## TASK STATEMENT
Reproduce the first line and every line after it, exactly, through the one containing "bend_r = 6; // [2:0.1:14]". Leave out the rest.

-------------------------

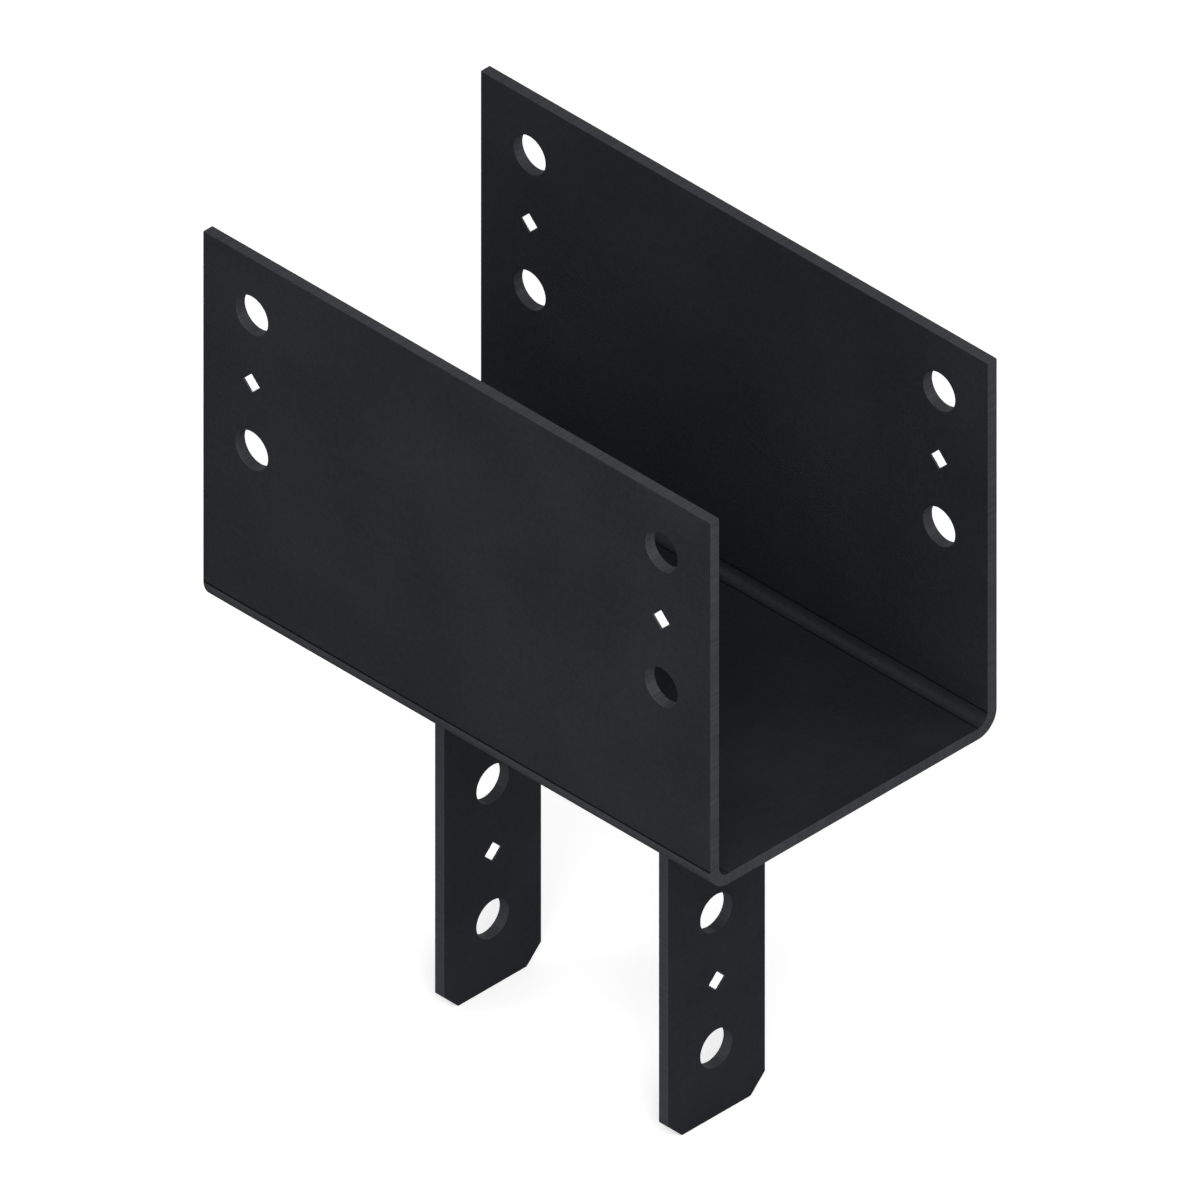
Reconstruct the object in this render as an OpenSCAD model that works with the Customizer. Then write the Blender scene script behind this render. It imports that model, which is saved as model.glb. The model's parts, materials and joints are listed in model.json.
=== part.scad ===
// Column cap for a timber post and beam, as a welded steel bracket.
// A bent plate makes the U-shaped saddle that the beam sits in. Two straps
// welded under it hold the post. The origin is the centre of the beam seat,
// +X runs along the beam and +Z points up.

/* [Beam saddle] */
// Clear width between the side plates
saddle_inside_w = 174.625; // [140:0.005:260]
// Length of the saddle along the beam
saddle_len = 330.2; // [280:0.1:420]
// Height of the side plates above the beam seat
side_h = 203.2; // [170:0.1:280]
// Thickness of the saddle's plate
plate_t = 6.07; // [3:0.01:10]
// Inside radius of the two bends
bend_r = 6; // [2:0.1:14]

/* [Beam bolt holes] */
// Diameter of each bolt hole in the side plates
beam_hole_d = 20.64; // [14:0.01:26]
// Distance of a hole's centre from the end of the saddle
beam_hole_end_dist = 31.75; // [25:0.01:60]
// Distance of the upper hole's centre from the top edge
beam_hole_top_dist = 31.75; // [25:0.01:45]
// Distance between the upper and the lower hole
beam_hole_pitch = 76.2; // [60:0.1:95]
// Side of the square nail hole in the side plates, which stands on its corner
beam_nail_hole_w = 7.94; // [5:0.01:12]

/* [Post straps] */
// Clear distance between the straps
post_w = 139.7; // [90:0.1:190]
// Width of a strap across the beam
strap_w = 63.5; // [50:0.1:90]
// Thickness of a strap
strap_t = 6.07; // [3:0.01:10]
// Length of a strap below the saddle
strap_len = 215.9; // [170:0.1:300]
// Cut across each bottom corner, measured along the edge
corner_cut = 9.525; // [4:0.005:15]

/* [Post bolt holes] */
// Diameter of each bolt hole in the straps
post_hole_d = 20.64; // [14:0.01:26]
// Distance of the lower hole's centre from the end of the strap
post_hole_end_dist = 38.1; // [30:0.1:45]
// Distance between the lower and the upper hole
post_hole_pitch = 76.2; // [60:0.1:90]
// Side of the square nail hole in the straps, which stands on its corner
post_nail_hole_w = 7.94; // [5:0.01:12]

/* [Weld beads] */
// Leg of the fillet weld round the outside of each strap's top
weld_leg = 4.8; // [3:0.1:6]
// Height of the bead's crown over a flat fillet
weld_crown = 0.4; // [0.2:0.05:0.8]

/* [Hidden] */
$fn = 96;

// What a cutter reaches past the face it cuts
cut_over = 1;

// Saddle
seat_z = 0;
underside_z = seat_z - plate_t;
inside_y = saddle_inside_w / 2;
outside_y = inside_y + plate_t;
outer_bend_r = bend_r + plate_t;
side_top_z = seat_z + side_h;
beam_hole_x = saddle_len / 2 - beam_hole_end_dist;
beam_hole_mid_z = side_top_z - beam_hole_top_dist - beam_hole_pitch / 2;

// Straps
strap_inner_x = post_w / 2;
strap_outer_x = strap_inner_x + strap_t;
strap_half_w = strap_w / 2;
strap_end_z = underside_z - strap_len;
post_hole_mid_z = strap_end_z + post_hole_end_dist + post_hole_pitch / 2;

// Welds, whose return on a narrow edge ends in a round that is a leg long
weld_return_min = 0.5;
bead_leg = min(weld_leg, strap_t - weld_return_min);
bead_chord = bead_leg * sqrt(2);
bead_crown_r = (pow(bead_chord / 2, 2) + pow(weld_crown, 2)) / (2 * weld_crown);
bead_centre = bead_leg / 2 - (bead_crown_r - weld_crown) / sqrt(2);
return_len = strap_t - bead_leg;

coat = [0.15, 0.16, 0.17];
weld_coat = [0.24, 0.25, 0.26];

// A plain U filled in, from the bottom up to the top, with both bends rounded
module trough(half_w, bottom, top, r) {
    translate([-half_w, bottom + r])
        square([2 * half_w, top - bottom - r]);
    translate([-half_w + r, bottom])
        square([2 * (half_w - r), r]);
    for (side = [-1, 1])
        translate([side * (half_w - r), bottom + r])
            circle(r);
}

// Two round bolt holes one above the other, with a square nail hole midway
module bolt_and_nail_holes(hole_d, pitch, nail_hole_w) {
    for (side = [-1, 1])
        translate([0, side * pitch / 2])
            circle(d = hole_d);
    rotate(45)
        square(nail_hole_w, center = true);
}

// The bent plate, seen along the beam
module saddle_section() {
    difference() {
        trough(outside_y, underside_z, side_top_z, outer_bend_r);
        trough(inside_y, seat_z, side_top_z + cut_over, bend_r);
    }
}

module saddle() {
    color(coat)
        difference() {
            rotate([90, 0, 90])
                linear_extrude(height = saddle_len, center = true)
                    saddle_section();
            for (side = [-1, 1])
                translate([side * beam_hole_x, 0, beam_hole_mid_z])
                    rotate([90, 0, 0])
                        linear_extrude(height = 2 * (outside_y + cut_over), center = true)
                            bolt_and_nail_holes(beam_hole_d, beam_hole_pitch, beam_nail_hole_w);
        }
}

// A strap's outline across the beam, with both bottom corners cut off
module strap_outline() {
    polygon([
        [-strap_half_w, underside_z],
        [-strap_half_w, strap_end_z + corner_cut],
        [-strap_half_w + corner_cut, strap_end_z],
        [strap_half_w - corner_cut, strap_end_z],
        [strap_half_w, strap_end_z + corner_cut],
        [strap_half_w, underside_z],
    ]);
}

// One strap flat against the post's face on the +X side
module strap() {
    color(coat)
        translate([strap_inner_x, 0, 0])
            rotate([90, 0, 90])
                linear_extrude(height = strap_t)
                    difference() {
                        strap_outline();
                        translate([0, post_hole_mid_z])
                            bolt_and_nail_holes(post_hole_d, post_hole_pitch, post_nail_hole_w);
                    }
}

module strap_left() {
    mirror([1, 0, 0])
        strap();
}

module strap_right() {
    strap();
}

// Half a fillet's square with a slightly crowned face, its root at the origin
module bead_section() {
    intersection() {
        square(bead_leg);
        translate([bead_centre, bead_centre])
            circle(bead_crown_r);
    }
}

// The bead round one outer corner of a strap: the corner, the return on the
// narrow edge and the rounded end that stops level with the post's face
module bead_return() {
    translate([strap_outer_x, strap_half_w, 0])
        rotate_extrude(angle = 90)
            bead_section();
    translate([strap_outer_x - return_len, strap_half_w, 0]) {
        rotate([90, 0, 90])
            linear_extrude(height = return_len)
                bead_section();
        rotate(90)
            rotate_extrude(angle = 90)
                bead_section();
    }
}

// The whole bead under the saddle on the +X side
module weld() {
    color(weld_coat)
        translate([0, 0, underside_z])
            mirror([0, 0, 1]) {
                translate([strap_outer_x, 0, 0])
                    rotate([90, 0, 0])
                        linear_extrude(height = strap_w, center = true)
                            bead_section();
                bead_return();
                mirror([0, 1, 0])
                    bead_return();
            }
}

module weld_left() {
    mirror([1, 0, 0])
        weld();
}

module weld_right() {
    weld();
}

saddle();
strap_left();
strap_right();
weld_left();
weld_right();
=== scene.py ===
"""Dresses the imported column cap: a black-coated saddle, two post straps and their weld beads."""

import json
import math

import bpy
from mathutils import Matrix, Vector


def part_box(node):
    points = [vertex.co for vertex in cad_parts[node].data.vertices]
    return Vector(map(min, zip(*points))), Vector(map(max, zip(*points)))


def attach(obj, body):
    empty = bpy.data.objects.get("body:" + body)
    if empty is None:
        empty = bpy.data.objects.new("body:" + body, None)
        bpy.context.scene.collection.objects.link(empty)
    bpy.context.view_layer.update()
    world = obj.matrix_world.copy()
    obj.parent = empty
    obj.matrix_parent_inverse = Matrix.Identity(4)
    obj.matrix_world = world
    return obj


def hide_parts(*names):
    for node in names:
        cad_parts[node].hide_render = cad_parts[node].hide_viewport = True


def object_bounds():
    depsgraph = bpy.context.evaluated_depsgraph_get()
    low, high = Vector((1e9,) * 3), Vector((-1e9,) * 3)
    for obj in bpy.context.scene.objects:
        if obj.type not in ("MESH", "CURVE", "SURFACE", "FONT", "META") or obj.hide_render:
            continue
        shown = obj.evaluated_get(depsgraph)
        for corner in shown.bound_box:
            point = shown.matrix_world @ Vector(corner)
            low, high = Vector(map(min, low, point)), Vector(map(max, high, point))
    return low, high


bl_info = {
    "name": "Column Cap",
    "version": (1, 0, 0),
    "blender": (4, 5, 0),
    "location": "3D View > Sidebar > Column Cap",
    "description": "Builds a powder-coated column cap: bent saddle, post straps and weld beads",
    "category": "Add Mesh",
}

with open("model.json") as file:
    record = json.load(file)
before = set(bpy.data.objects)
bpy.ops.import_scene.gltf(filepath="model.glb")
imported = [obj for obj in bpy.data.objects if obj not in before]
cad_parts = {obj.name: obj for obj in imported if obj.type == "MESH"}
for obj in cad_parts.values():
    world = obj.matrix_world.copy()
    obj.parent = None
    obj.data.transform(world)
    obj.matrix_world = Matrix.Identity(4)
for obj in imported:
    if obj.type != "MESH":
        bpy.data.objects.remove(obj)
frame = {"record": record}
cad_low, cad_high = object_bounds()
saddle_low, saddle_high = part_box("saddle")
strap_low, strap_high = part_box("strap_right")
weld_low, weld_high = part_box("weld_right")
mounts = {mount["name"]: mount for mount in frame["record"]["mounts"]}
beam_bolts = mounts["beam_bolts_front"]
post_bolts = mounts["post_bolts_right"]

MM = 0.001
INCH = 0.0254
# Points nearer than this are one point
SAME_PLACE = 0.001 * MM
# Distance from one node of a tree to the next, in the node editor
NODE_SPACING = 200

# Side of the square nail holes
NAIL_SIDE = 7.94 * MM

# Facets round a bolt hole, across a bead's face and round a corner of the line it follows
HOLE_STEPS = 72
WELD_STEPS = 14
WELD_CORNER_STEPS = 12
# Distance from one section of a bead to the next
WELD_SECTION_SPACING = 0.3 * MM
# How many pitches a bead's ripples stray at most
RIPPLE_STRAY = 2.5
# The share of a ripple's height at which the face stays where it is
RIPPLE_MIDDLE = 0.7
# What the left bead's seed adds to the right one's
LEFT_BEAD_SEED = 7
# A bead's edges bent by more than this angle, in radians, stay sharp
WELD_SHARP_ANGLE = 1.0

# A tree's mesh starts with an empty slot, so its first finish is in the next one
FACE_SLOT = 1
# Only edges bent by more than this angle are rounded
ARRIS_ANGLE = math.radians(40)

# Sockets of a node that mixes colours, some of which share a name
MIX_FACTOR, MIX_FIRST, MIX_SECOND, MIX_RESULT = 0, 6, 7, 2

# Each noise's scale, in patches to the metre, and its detail
NOISES = {
    "cloud": (14.0, 4.0),
    "fleck": (300.0, 3.0),
    "orange peel": (520.0, 1.0),
    "grain": (2200.0, 2.0),
    "cutter lines": (850.0, 2.0),
    "edge cloud": (60.0, 2.0),
    "weld cloud": (160.0, 3.0),
    "powder edge": (900.0, 2.0),
    "punch lines": (1500.0, 2.0),
    "paper": (3.0, 3.0),
    "ripple stray": (180.0, 2.0),
    "bead waver": (120.0, 2.0),
}
# The range that nearly all of a noise lies in
NOISE_RANGE = (0.3, 0.7)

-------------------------

## REPLY TO THE TASK
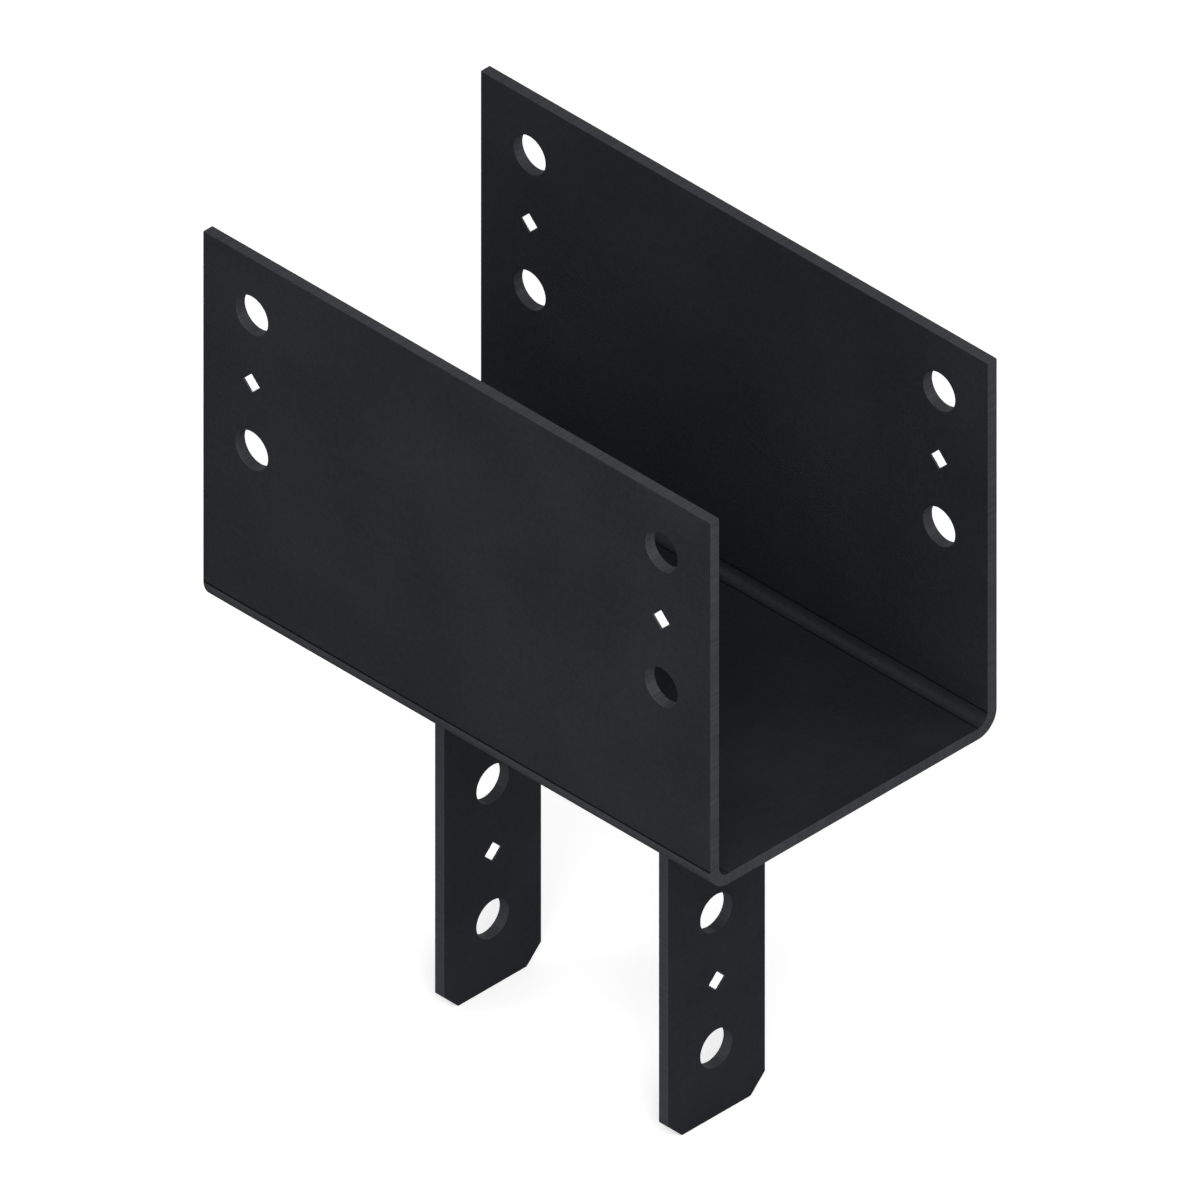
Reconstruct the object in this render as an OpenSCAD model that works with the Customizer. Then write the Blender scene script behind this render. It imports that model, which is saved as model.glb. The model's parts, materials and joints are listed in model.json.
=== part.scad ===
// Column cap for a timber post and beam, as a welded steel bracket.
// A bent plate makes the U-shaped saddle that the beam sits in. Two straps
// welded under it hold the post. The origin is the centre of the beam seat,
// +X runs along the beam and +Z points up.

/* [Beam saddle] */
// Clear width between the side plates
saddle_inside_w = 174.625; // [140:0.005:260]
// Length of the saddle along the beam
saddle_len = 330.2; // [280:0.1:420]
// Height of the side plates above the beam seat
side_h = 203.2; // [170:0.1:280]
// Thickness of the saddle's plate
plate_t = 6.07; // [3:0.01:10]
// Inside radius of the two bends
bend_r = 6; // [2:0.1:14]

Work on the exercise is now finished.